By comparison, the most complex designs in any other field are dwarfed. Yes, a modern fighter jet may have design specs of hundreds of thousands of pages, and individual parts where the specs for the part only are as complex as any you've seen. Yes, a cruise ship, when accounting for all the mechanical, logistic and customer facing functions together may be of similar complexity. And yes, a skyscraper design blueprints are of immense complexity, where no one person really can understand all of it. However, a huge part of these specs, too, is software! Counting software out of those designs, a completely different picture emerges.

None of these designs would be possible without reusing prior work, components, designs, mechanisms and customs created for their predecessors. Such is the case for software, too. The components of software design are the immense collections of libraries and subsystems already tested in the field by other software products. Why, then, do we so often approach software product development as if we could start from scratch?
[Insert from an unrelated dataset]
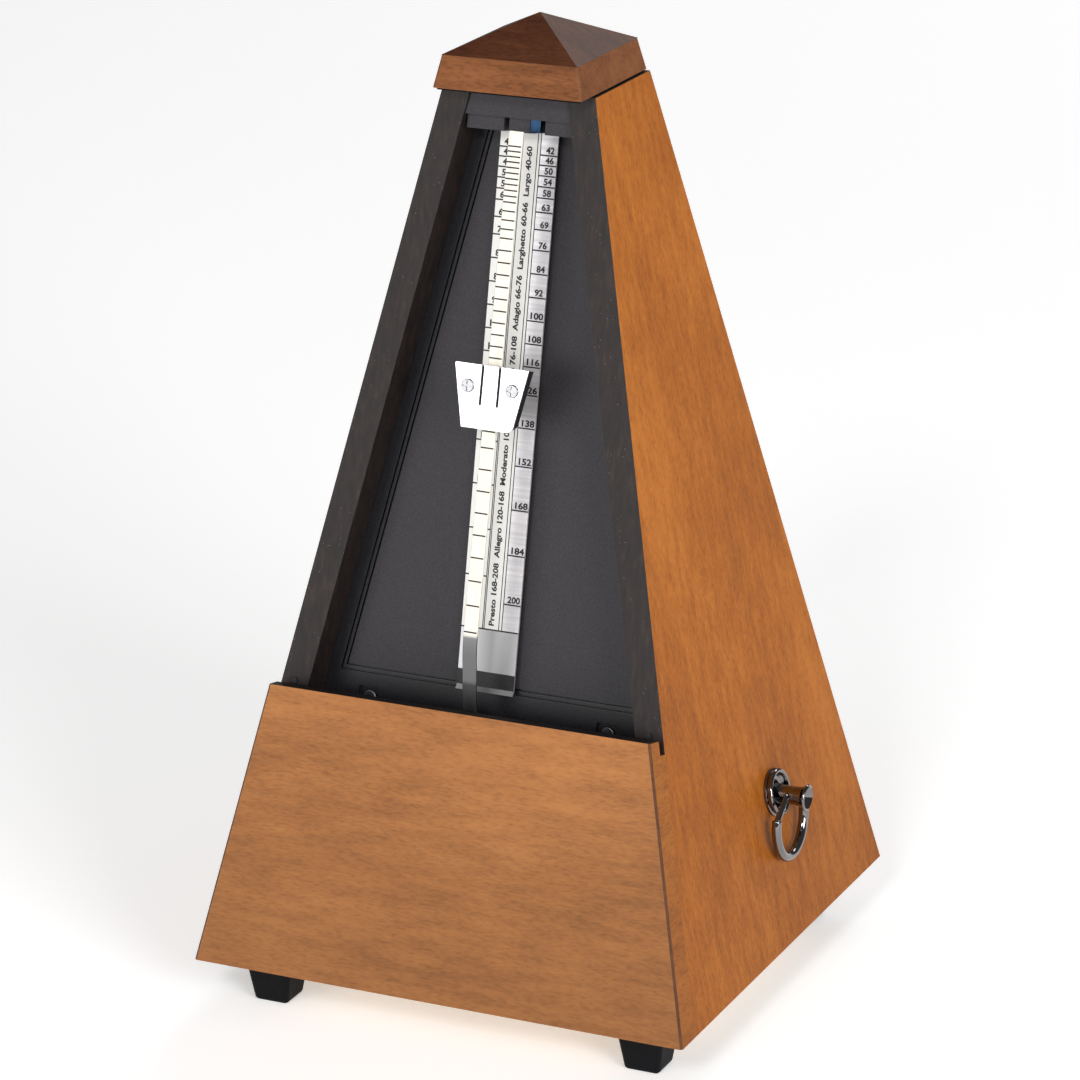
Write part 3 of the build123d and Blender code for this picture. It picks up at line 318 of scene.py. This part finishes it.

Why was it that the N9 reminded me of this? Well, if stories and personal experiences are to be trusted, it seems that during the process of creating it, Nokia appears to have "started over" at least two or three times. And that just during the creation of one product.. As a result, it's completely different, both from a user as well as a developer standpoint to the four devices which preceded it in the same product line, and two (three?) years late from it original schedule. Of course, they did not scratch everything every time, otherwise it would never have finished at all. But this, and Nokia's recent history, should serve as a powerful lesson to us all: ignoring what has already been created, building from a blank sheet instead, is a recipe for delay and financial disaster.

Software is design. Design needs robust vocabulary and the processes to use them well, if it is to create something successful.